◆ **STORED DATA**
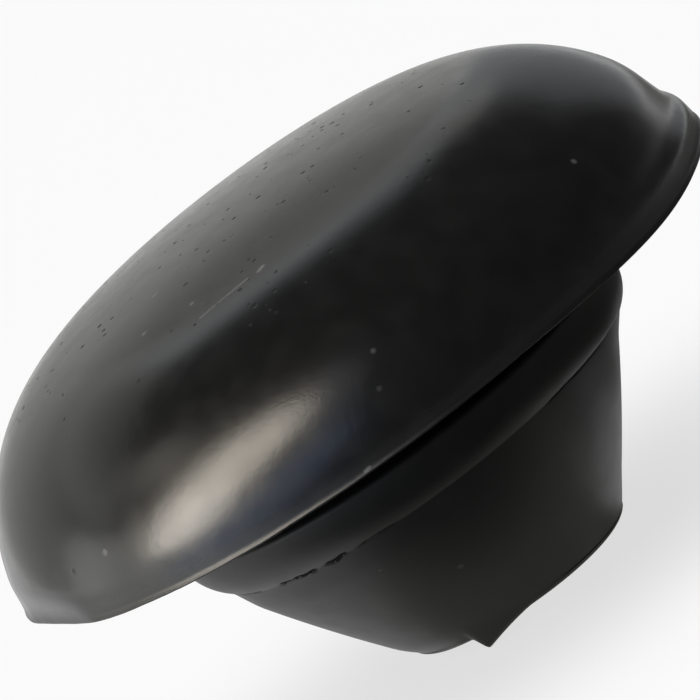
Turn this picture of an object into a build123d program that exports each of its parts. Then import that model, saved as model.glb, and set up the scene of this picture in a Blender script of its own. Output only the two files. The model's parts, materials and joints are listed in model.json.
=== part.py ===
from build123d import *

import os
from math import acos, asin, degrees, sqrt

# Push-in sealing plug for a round panel hole, moulded in black rubber as one piece.
# The plug's own axis is Z. It stands head up, X and Y start on the axis, and Z = 0 is the tip
# of the nib left on the nose.

# Head: a shallow crown that rolls over into steep sides, with a thin sealing lip round its foot
head_diameter = 25.0      # across the sealing lip
head_height = 6.26        # sealing face to the middle of the crown
crown_radius = 45.0       # arc across the top
shoulder_radius = 6.45    # arc from the crown down the sides
side_inset = 0.09         # widest circle of the shoulder arc, measured in from the lip
lip_thickness = 0.15      # upright outer edge of the lip
lip_root_height = 0.42    # sealing face to where the lip's flare leaves the side of the head

# Groove: holds the edge of the panel
neck_diameter = 13.0      # fills the hole in the panel
panel_thickness = 1.2     # width of the groove

# Collar: the bead that snaps in behind the panel
collar_diameter = 15.9
collar_height = 1.65      # groove to the crease under the collar
collar_chamfer = 0.2      # upper outer corner
collar_land = 0.1         # upright part of the collar's side, under that corner

# Crease: the parting line between collar and nose
crease_diameter = 14.25
crease_width = 0.16
crease_depth = 0.14

# Nose: the taper that leads the plug into the hole
nose_length = 5.2         # crease to the end face
nose_diameter = 7.16      # at the end face, before its edge is rounded
nose_bulge = 0.1          # how far the taper swells past a straight line
nose_rounding = 0.4

# Nib: torn remnant of the moulding gate at the edge of the end face
nib_height = 0.46
nib_angle = -28.0         # turned about Z from the -Y side
nib_inset = 0.1           # nib's outer face, in from the nose diameter
nib_steep_side = 0.58     # foot of the steep side, from the nib's middle
nib_peak = 0.34           # peak, from the nib's middle
nib_long_side = 0.92      # foot of the long side, from the nib's middle
nib_thickness = 0.5
nib_root = 0.5            # how deep the nib runs into the nose
nib_taper = 14.0          # degrees

# Worn place: the lip and the foot of the side are rubbed flat for a short way
worn_depth = 0.3
worn_height = 1.1
worn_angle = 195.0        # about Z from +X

# Heights along the axis, from the nib's tip upwards
end_face = nib_height
crease = end_face + nose_length
collar_top = crease + collar_height
sealing_face = collar_top + panel_thickness
crown = sealing_face + head_height

# Radii
head_radius = head_diameter / 2
neck_radius = neck_diameter / 2
collar_radius = collar_diameter / 2
crease_radius = crease_diameter / 2
nose_radius = nose_diameter / 2

# The shoulder arc touches the crown arc, and both lie inside the lip
shoulder_x = head_radius - side_inset - shoulder_radius
crown_centre = crown - crown_radius
shoulder_centre = crown_centre + sqrt((crown_radius - shoulder_radius) ** 2 - shoulder_x ** 2)
shoulder_start = degrees(acos(shoulder_x / (crown_radius - shoulder_radius)))
lip_root = sealing_face + lip_root_height
shoulder_end = degrees(asin((lip_root - shoulder_centre) / shoulder_radius))

with BuildPart() as plug:
    with BuildSketch(Plane.XZ) as section:
        with BuildLine() as outline:
            crown_arc = CenterArc((0, crown_centre), crown_radius, 90, shoulder_start - 90)
            shoulder_arc = CenterArc(
                (shoulder_x, shoulder_centre), shoulder_radius, shoulder_start, shoulder_end - shoulder_start
            )
            groove = Polyline(
                shoulder_arc @ 1,
                (head_radius, sealing_face + lip_thickness),
                (head_radius, sealing_face),
                (neck_radius, sealing_face),
                (neck_radius, collar_top),
                (collar_radius, collar_top),
                (collar_radius, collar_top - collar_chamfer - collar_land),
            )
            collar_round = TangentArc(
                groove @ 1, (crease_radius, crease + crease_width / 2), tangent=(0, -1)
            )
            crease_notch = Polyline(
                collar_round @ 1,
                (crease_radius - crease_depth, crease),
                (crease_radius, crease - crease_width / 2),
            )
            taper = SagittaArc(crease_notch @ 1, (nose_radius, end_face), nose_bulge)
            Polyline(taper @ 1, (0, end_face), (0, crown))
        make_face()
        collar_corner = section.vertices().sort_by_distance((collar_radius, collar_top))[0]
        chamfer(collar_corner, collar_chamfer)
        nose_corner = section.vertices().sort_by_distance((nose_radius, end_face))[0]
        fillet(nose_corner, nose_rounding)
    revolve(axis=Axis.Z)

    # The torn nib: steep on one side, drawn out on the other, thinner towards the axis
    nib_plane = Plane.XZ.rotated((0, 0, nib_angle)).offset(nose_radius - nib_inset)
    with BuildSketch(nib_plane):
        with BuildLine():
            Polyline(
                (-nib_steep_side, end_face + nib_root),
                (-nib_steep_side, end_face),
                (-nib_peak, 0),
                (nib_long_side, end_face),
                (nib_long_side, end_face + nib_root),
                close=True,
            )
        make_face()
    extrude(amount=-nib_thickness, taper=nib_taper)

    # The worn stretch
    with BuildSketch(Plane.XY.offset(sealing_face).rotated((0, 0, worn_angle))):
        with Locations((head_radius - worn_depth, 0)):
            Rectangle(2 * worn_depth, head_radius, align=(Align.MIN, Align.CENTER))
    extrude(amount=worn_height, mode=Mode.SUBTRACT)

plug.part.label = "sealing_plug"

os.makedirs("parts", exist_ok=True)
export_step(plug.part, "parts/sealing_plug.step")
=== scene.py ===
import json
from math import acos, asin, atan2, cos, degrees, pi, radians, sin, sqrt, tan

import bpy
from mathutils import Matrix, Vector, noise as steadyNoise

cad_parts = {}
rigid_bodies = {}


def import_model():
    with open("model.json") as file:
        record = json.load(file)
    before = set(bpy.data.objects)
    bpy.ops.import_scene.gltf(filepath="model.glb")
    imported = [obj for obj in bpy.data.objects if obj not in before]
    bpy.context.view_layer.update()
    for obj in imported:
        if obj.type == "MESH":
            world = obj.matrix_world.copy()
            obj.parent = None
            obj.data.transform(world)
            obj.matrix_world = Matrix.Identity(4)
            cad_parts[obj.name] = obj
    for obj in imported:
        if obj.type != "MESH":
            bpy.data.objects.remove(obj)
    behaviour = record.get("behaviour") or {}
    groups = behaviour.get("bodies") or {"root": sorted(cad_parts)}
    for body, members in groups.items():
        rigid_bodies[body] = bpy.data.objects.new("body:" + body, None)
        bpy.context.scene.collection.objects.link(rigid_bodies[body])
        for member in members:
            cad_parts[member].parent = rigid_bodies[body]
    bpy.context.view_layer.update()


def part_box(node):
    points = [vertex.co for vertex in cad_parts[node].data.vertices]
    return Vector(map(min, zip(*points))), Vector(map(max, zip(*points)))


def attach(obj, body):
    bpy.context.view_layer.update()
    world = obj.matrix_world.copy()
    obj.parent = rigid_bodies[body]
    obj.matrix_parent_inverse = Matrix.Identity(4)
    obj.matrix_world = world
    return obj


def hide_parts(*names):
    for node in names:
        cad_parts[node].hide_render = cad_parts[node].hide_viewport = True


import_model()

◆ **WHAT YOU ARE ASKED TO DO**
Take the line containing "# The worn stretch" and the line containing "cad_parts[node].hide_render = cad_parts[node].hide_viewport". Write out both and all lines between, exactly, and nothing more.

◆ **TASK ANSWER**
    # The worn stretch
    with BuildSketch(Plane.XY.offset(sealing_face).rotated((0, 0, worn_angle))):
        with Locations((head_radius - worn_depth, 0)):
            Rectangle(2 * worn_depth, head_radius, align=(Align.MIN, Align.CENTER))
    extrude(amount=worn_height, mode=Mode.SUBTRACT)

plug.part.label = "sealing_plug"

os.makedirs("parts", exist_ok=True)
export_step(plug.part, "parts/sealing_plug.step")
=== scene.py ===
import json
from math import acos, asin, atan2, cos, degrees, pi, radians, sin, sqrt, tan

import bpy
from mathutils import Matrix, Vector, noise as steadyNoise

cad_parts = {}
rigid_bodies = {}


def import_model():
    with open("model.json") as file:
        record = json.load(file)
    before = set(bpy.data.objects)
    bpy.ops.import_scene.gltf(filepath="model.glb")
    imported = [obj for obj in bpy.data.objects if obj not in before]
    bpy.context.view_layer.update()
    for obj in imported:
        if obj.type == "MESH":
            world = obj.matrix_world.copy()
            obj.parent = None
            obj.data.transform(world)
            obj.matrix_world = Matrix.Identity(4)
            cad_parts[obj.name] = obj
    for obj in imported:
        if obj.type != "MESH":
            bpy.data.objects.remove(obj)
    behaviour = record.get("behaviour") or {}
    groups = behaviour.get("bodies") or {"root": sorted(cad_parts)}
    for body, members in groups.items():
        rigid_bodies[body] = bpy.data.objects.new("body:" + body, None)
        bpy.context.scene.collection.objects.link(rigid_bodies[body])
        for member in members:
            cad_parts[member].parent = rigid_bodies[body]
    bpy.context.view_layer.update()


def part_box(node):
    points = [vertex.co for vertex in cad_parts[node].data.vertices]
    return Vector(map(min, zip(*points))), Vector(map(max, zip(*points)))


def attach(obj, body):
    bpy.context.view_layer.update()
    world = obj.matrix_world.copy()
    obj.parent = rigid_bodies[body]
    obj.matrix_parent_inverse = Matrix.Identity(4)
    obj.matrix_world = world
    return obj


def hide_parts(*names):
    for node in names:
        cad_parts[node].hide_render = cad_parts[node].hide_viewport = True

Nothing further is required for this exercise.